Lecture
Saturday, Jun 9, 2012, 2:30 PM

Choon-Leong Seow

Job’s Wife, With Due Respect

Job’s wife has been viewed in overwhelmingly negative light in the history of reception. She has been portrayed as a shrew, a blasphemer, a second Eve, and an agent of Satan. Yet there is also a persistent tradition that depicts her positively as a devoted wife and a manifestation of divine grace. This paper reviews this “minority report” in Jewish, Christian, and Muslim interpretations, notably in literature and the visual arts.

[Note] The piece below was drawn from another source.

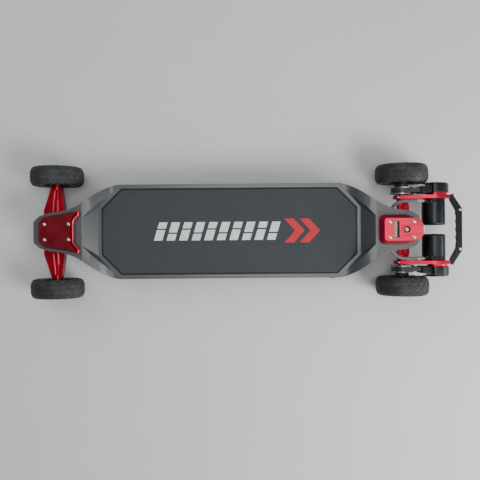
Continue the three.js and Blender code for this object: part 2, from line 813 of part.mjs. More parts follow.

Choon-Leong Seow is Princeton Seminary’s Henry Snyder Gehman Professor of Old Testament Language and Literature. He earned his M.Div. from Princeton Theological Seminary and his Ph.D. in Near Eastern languages and civilizations from Harvard University. An ordained Presbyterian elder, he specializes in the wisdom literature of the Old Testament, the history of ancient Israelite religion, Northwest Semitic philology, and the history of biblical interpretation and reception. He has been on the editorial board of the Journal of Biblical Literature, Catholic Biblical Quarterly, the Abingdon Old Testament Commentary Series, the Writings from the Ancient World series, and Beihefte zur Zeitschrift für die alttestamentliche Wissenschaft. His major publications include Myth, Drama, and the Politics of David’s Dance (1989); Ecclesiastes: A New Translation with Introduction and Commentary (1997); Hebrew Inscriptions: Texts from the Biblical Period of the Monarchy (with F.W. Dobbs-Allsopp and J.J.M. Roberts, 2004).